Ainsi, la loi n°2011-672 du 16 juin 2011 relative à l'immigration, à l'intégration et à la nationalité élargit à ce type de fraude la portée de l'article L.623-1 du code de l'entrée et du séjour des étrangers et du droit d'asile (CESEDA), et sanctionne un tel délit d'une peine de cinq ans d'emprisonnement et de 15 000 euros d'amende.
Des peines complémentaires d'interdiction de séjour ou de territoire sont, en outre, prévues à l'article L.623-2 du CESEDA. Par ailleurs, cette loi a prévu que les années de résidence sous couvert d'une carte de séjour temporaire portant la mention « vie privée et familiale » retirée par l'autorité administrative sur le fondement d'un mariage ayant eu pour seules fins d'obtenir un titre de séjour ne peuvent être prises en compte dans le critère de durée de résidence permettant d'obtenir la carte de résident.

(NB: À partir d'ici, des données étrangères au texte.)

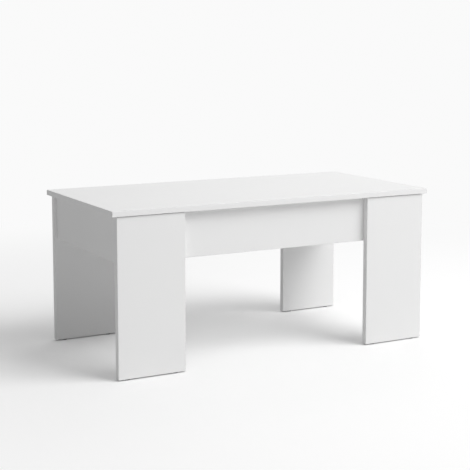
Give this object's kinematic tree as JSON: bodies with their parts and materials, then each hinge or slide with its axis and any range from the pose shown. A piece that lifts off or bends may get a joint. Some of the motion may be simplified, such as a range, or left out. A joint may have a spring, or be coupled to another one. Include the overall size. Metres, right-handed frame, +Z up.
{
  "type": "lift top coffee table",
  "caption": "White lift top coffee table: slab legs outside a storage box, with a rectangular top that lifts up and forward on sprung swing arms and stays level.",
  "frame": {"origin": "on the floor, at the middle of the table's footprint", "axes": "+X along the length to the user's right, -Y towards the user at the front, +Z up"},
  "size_m": [1, 0.5, 0.45],
  "materials": {
    "white_board": "white melamine-faced board, satin",
    "black_steel": "black powder coat",
    "zinc_steel": "zinc plated",
    "grey_glide": "grey moulded plastic",
    "grey_rubber": "dark grey rubber",
    "beech": "plain beech",
    "nylon": "natural nylon"
  },
  "bodies": {
    "base": {"front_apron": "white_board", "rear_apron": "white_board", "left_side_panel": "white_board", "right_side_panel": "white_board", "bottom_panel": "white_board", "left_front_leg": "white_board", "right_front_leg": "white_board", "left_rear_leg": "white_board", "right_rear_leg": "white_board", "leg_glides": "grey_glide", "top_bumpers": "grey_rubber", "cam_locks": "zinc_steel", "cam_bolts": "zinc_steel", "dowels": "beech", "leg_screws": "zinc_steel", "left_base_bracket": "black_steel", "right_base_bracket": "black_steel", "base_bracket_screws": "zinc_steel", "base_pivot_pins": "zinc_steel", "base_pivot_washers": "nylon", "base_spring_pins": "zinc_steel", "left_spring": "zinc_steel", "right_spring": "zinc_steel"},
    "left_rear_lift_arm": {"left_rear_arm": "black_steel", "left_arm_spring_pin": "zinc_steel"},
    "left_front_lift_arm": {"left_front_arm": "black_steel"},
    "right_front_lift_arm": {"right_front_arm": "black_steel"},
    "right_rear_lift_arm": {"right_rear_arm": "black_steel", "right_arm_spring_pin": "zinc_steel"},
    "top": {"top_board": "white_board", "left_top_bracket": "black_steel", "right_top_bracket": "black_steel", "top_bracket_screws": "zinc_steel", "top_pivot_pins": "zinc_steel", "top_pivot_washers": "nylon"}
  },
  "joints": [
    {"name": "lift", "type": "hinge", "parent": "base", "child": "left_rear_lift_arm", "pos_m": [-0.4568, 0.00165, 0.37334], "axis": [1, 0, 0], "range_deg": [0, 100], "deforming": ["left_spring"]},
    {"name": "left_front_arm_swing", "type": "hinge", "parent": "base", "child": "left_front_lift_arm", "pos_m": [-0.4568, -0.09835, 0.39734], "axis": [1, 0, 0], "range_deg": [0, 100]},
    {"name": "right_front_arm_swing", "type": "hinge", "parent": "base", "child": "right_front_lift_arm", "pos_m": [0.4568, -0.09835, 0.39734], "axis": [1, 0, 0], "range_deg": [0, 100]},
    {"name": "right_rear_arm_swing", "type": "hinge", "parent": "base", "child": "right_rear_lift_arm", "pos_m": [0.4568, 0.00165, 0.37334], "axis": [1, 0, 0], "range_deg": [0, 100], "deforming": ["right_spring"]},
    {"name": "top_leveling", "type": "hinge", "parent": "left_rear_lift_arm", "child": "top", "pos_m": [-0.4568, 0.17, 0.397], "axis": [1, 0, 0], "range_deg": [-100, 0]}
  ],
  "couplings": [
    {"joint": "left_front_arm_swing", "follows": "lift", "ratio": 1},
    {"joint": "right_front_arm_swing", "follows": "lift", "ratio": 1},
    {"joint": "right_rear_arm_swing", "follows": "lift", "ratio": 1},
    {"joint": "top_leveling", "follows": "lift", "ratio": -1}
  ]
}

L'arsenal juridique permettant de sanctionner les auteurs de ce type de fraude est donc désormais établi et les débats parlementaires ont permis de donner une publicité particulière à ce dispositif.
Lorsque le mariage a été célébré, si le défaut d'intention matrimoniale paraît avéré et qu'il est établi que les époux ou l'un d'entre eux seulement se sont mariés dans le but d'atteindre un effet étranger ou secondaire au mariage, le mariage peut être annulé, sur le fondement des articles 180 et 184 du code civil, à la demande du procureur de la République ou d'un époux lui-même.
Ainsi, il existe actuellement un dispositif juridique complet permettant d'éviter, ou d'annuler les unions célébrées en contradiction avec la finalité de l'institution du mariage.
Bien entendu la preuve en la matière reste essentielle, qu'il faudra savoir amener.